The one service that Live Free Or Die Hard does is to put the other films into stark perspective. Whatever problems some may have had with Die Harder or With A Vengeance, both are patently John McClane films, especially when viewed against the backdrop of Live Free.
There may be more Die Hard films in the future, but I’m willing to bet there will be no more real John McClane movies. That guy was very much of his time; now as America slips out of super power status it seems like the time is right for the return of the cartoon heroes, as evidenced by The Expendables last year. It’s American Exceptionalism on steroids and armed with machine guns, while John McClane was American Idealism with a lapsed gym membership and a can of hairspray and a lighter. We don’t want to be plucky anymore, we want to be triumphant. We want to see aging heroes return to beat the shit out of bad guys and barely get a black eye in the process. The real John McClane doesn’t belong in that cinematic atmosphere.

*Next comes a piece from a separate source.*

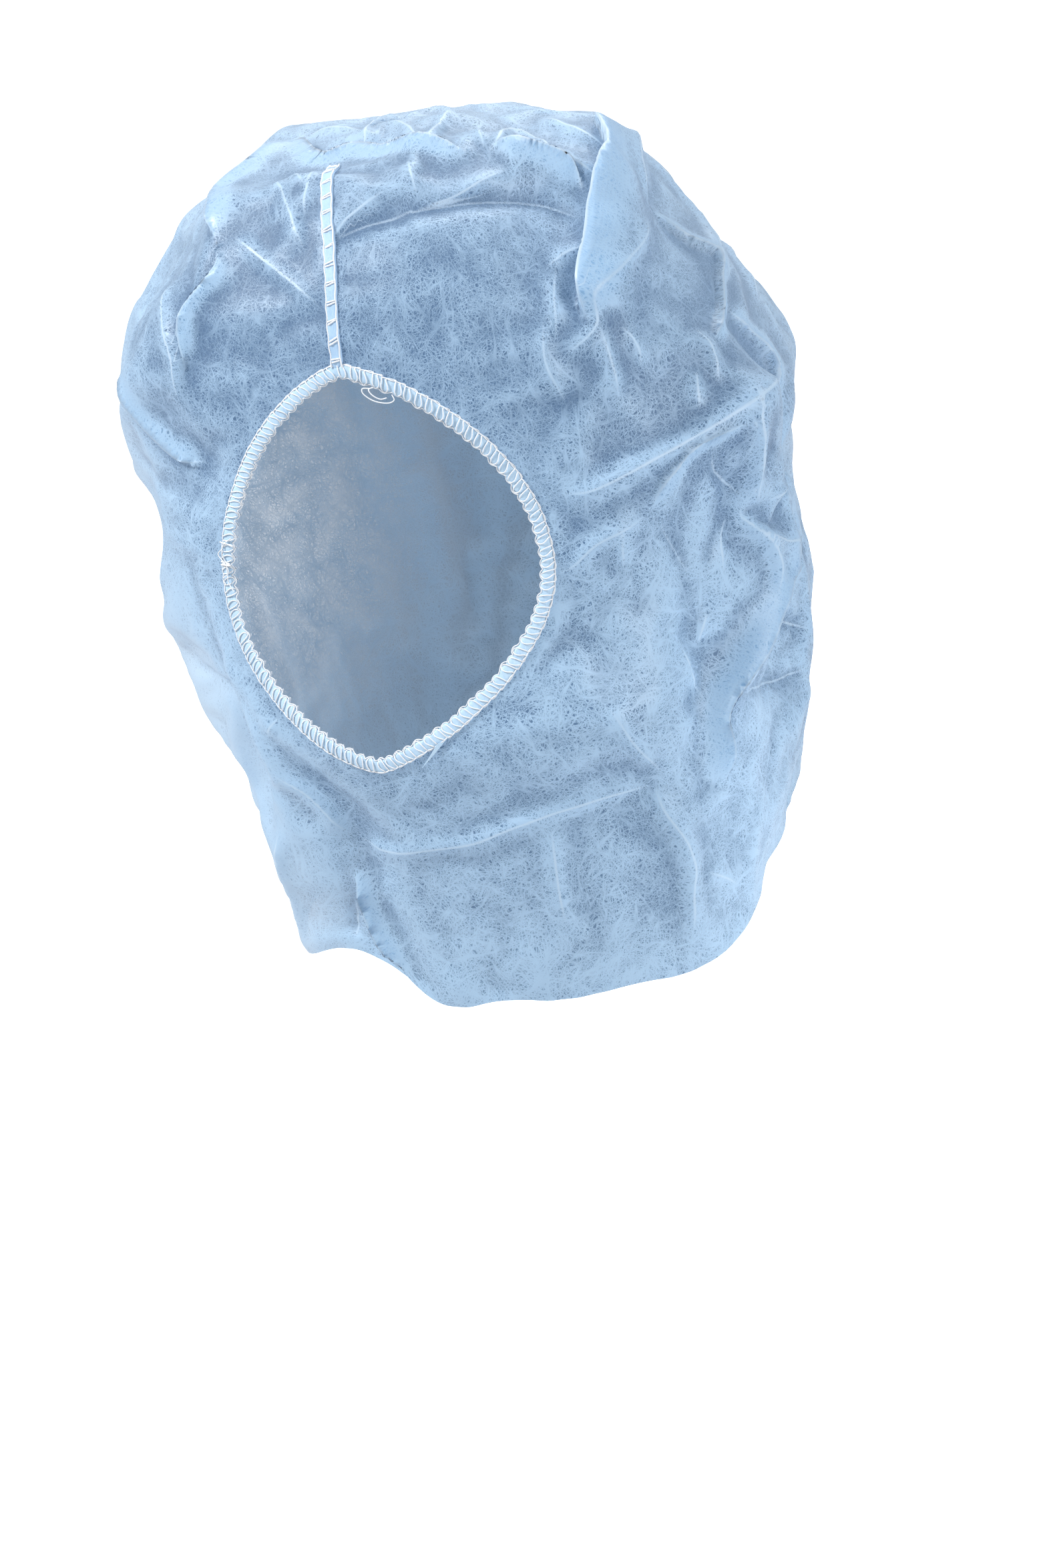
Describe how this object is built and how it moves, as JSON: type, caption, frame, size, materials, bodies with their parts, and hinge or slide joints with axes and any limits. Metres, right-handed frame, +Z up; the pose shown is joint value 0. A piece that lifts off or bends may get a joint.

But here’s to the John McClane who was the greatest modern action character. Here’s to the guy who hopes the shit doesn’t hit the fan on his shift, but who is more than willing to clean it up when it does. Here’s to the guy who isn’t looking to be a hero, who regrets having done Nightline after the Nakatomi Plaza incident, who just wants to get home at the end of the day and make sure the bad guys don’t get to do the same.
Welcome John McClane to the Badass Hall of Fame.
* Indiana Jones is very much the John McClane of adventure films. Or John McClane is very much the Indiana Jones of action films.